The editor considered the photographs fashionable and appreciated by the public, hence their continued publication. Sunday Times even sold more throughout the country, Eastern Nigeria from where the protest letter came, inclusive.

Also, dignitaries started requesting for subscription to the paper because of the DAMN IT editorial. One of such dignitaries was the Minister of Lagos Affairs, Mallam Musa Yar Adua, who was the target of attack in the first edition of DAMN IT on June 10, 1962. Enahoro was surprised that the Minister could show interest after his paper had dragged him publicly.

DAMN IT was a pungent editorial written in colourful but unsparing language about the goings-on in high places in the country. It never shied from naming names, the positions of the personalities involved, notwithstanding. Enahoro believed that the rot in society must be tackled from the top. And he was determined to blaze the trail, even if harsh language must be deployed to achieve results.

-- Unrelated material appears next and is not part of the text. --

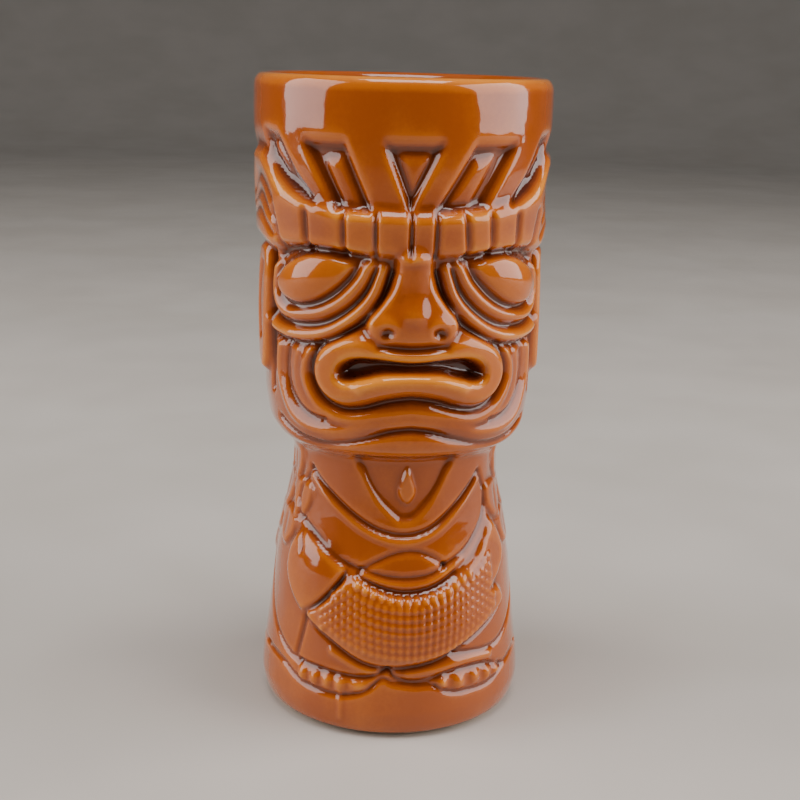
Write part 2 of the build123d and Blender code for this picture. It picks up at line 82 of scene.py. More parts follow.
# The plain wall under the carving as (height, radius), at the sides and back, and in front.
SIDE_WALL = [
    (0, 32.0), (1.2, 33.3), (3, 34.2), (7, 34.9), (11, 34.6), (20, 33.4), (30, 32.2),
    (40, 31.1), (50, 28.9), (57, 27.3), (63, 25.9), (70, 25.6), (73, 27.0), (76, 30.8),
    (79, 33.0), (86, 34.0), (96, 34.3), (106, 34.4), (116, 34.2), (122, 33.8), (128, 33.9),
    (134, 34.5), (140, 35.3), (147, 36.4), (152, 37.0), (158, 37.1), (165, 37.0),
]
FRONT_WALL = [
    (0, 32.0), (1.2, 33.3), (3, 34.2), (7, 34.9), (11, 34.6), (20, 33.8), (30, 32.8),
    (40, 31.3), (50, 29.4), (57, 28.0), (63, 27.3), (72.2, 27.4), (74, 29.8), (76, 34.0),
    (79, 35.3), (84, 35.8), (90, 35.9), (100, 35.8), (110, 35.6), (118, 35.3), (124, 35.3),
    (130, 35.9), (136, 36.6), (144, 37.0), (152, 37.1), (158, 37.1), (165, 37.0),
]
# The front wall holds out to one angle from the face, and has given way to the side by another.
FRONT_FULL = math.radians(42)
FRONT_REACH = math.radians(86)

# The hollow in the clay as (height, radius), from its floor to the lip.
HOLLOW = [
    (6.5, 25.8), (9, 29.2), (14, 30.5), (22, 30.2), (32, 29.0), (42, 27.4), (52, 25.2),
    (62, 22.9), (70, 22.3), (76, 24.7), (83, 28.8), (92, 30.8), (106, 31.1), (122, 31.2),
    (136, 31.8), (150, 32.8), (161, 33.4),
]


def smooth_step(x):
    """Rise from 0 to 1 with a level start and end."""
    x = np.clip(x, 0.0, 1.0)
    return x * x * (3 - 2 * x)


def rounded(points, closed=False):
    """Points on a rounded line that passes through the given ones."""
    knots = np.array(points, float)
    if closed:
        knots = np.vstack([knots[-1:], knots, knots[:2]])
    else:
        knots = np.vstack([2 * knots[:1] - knots[1:2], knots, 2 * knots[-1:] - knots[-2:-1]])
    before, start, end, after = knots[:-3], knots[1:-2], knots[2:-1], knots[3:]
    line = []
    for i in range(LINE_STEPS):
        t = i / LINE_STEPS
        line.append(
            start
            + 0.5 * t * (end - before)
            + 0.5 * t**2 * (2 * before - 5 * start + 4 * end - after)
            + 0.5 * t**3 * (3 * start - before - 3 * end + after)
        )
    line = np.stack(line, axis=1).reshape(-1, 2)
    return line if closed else np.vstack([line, end[-1:]])


def mirrored(points):
    """The same line on the other side of the face's centre."""
    return [(2 * FACE_CENTRE - u, z) for u, z in points]


def across(points):
    """A line drawn from the right edge of the face to its centre, carried on to the left edge."""
    half = list(points)
    return half + mirrored(half)[::-1]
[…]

Peter Pan explained the motive for DAMN IT editorial shortly. He wrote:

“The Sunday Times enjoys the greatest readership of any newspaper in Nigeria, including all the dailies, all the weeklies, all the monthlies, all the periodicals, and what have you. When we speak, we are sure of an audience of at least 600,000 Nigerians. For this reason, we speak only with the greatest restraint. We refuse to be agitated at every instance of provocation. We do not make an editorial comment for the sake of filling an editorial column.

“Quite a few things are happening in Nigeria at this particular time, that we are compelled to break a tradition. We are withdrawing our restraint temporarily, but only for long enough to allow us say a few things.

“The Sunday Times is an angry paper, and in this column in the next few weeks, we are going to speak out in the only manner we know how: bluntly, truthfully, without favour, without fear. Our series of editorial comment is headed DAMN IT. “Damn it” because we are sick and tired of the complacency of certain people; we are fed up to the teeth by the good – goody lectures of those who themselves will not walk the strict and narrow path.

“We are appalled by the crass stupidity, pathetic apathy, and the sheer idiocy of a number of people in a number of places”.

That was fiery, non-conformist Peter Pan. He didn’t stay long in Sunday Times as editor thereafter. He was “promoted” to the position of Daily Times Editor a few months after, a shuffle he disliked and considered punishment. He preferred to remain in Sunday Times where he enjoyed flexibility in operation and language, rather than edit Daily Times with its boring, hard stuff. (Concluded).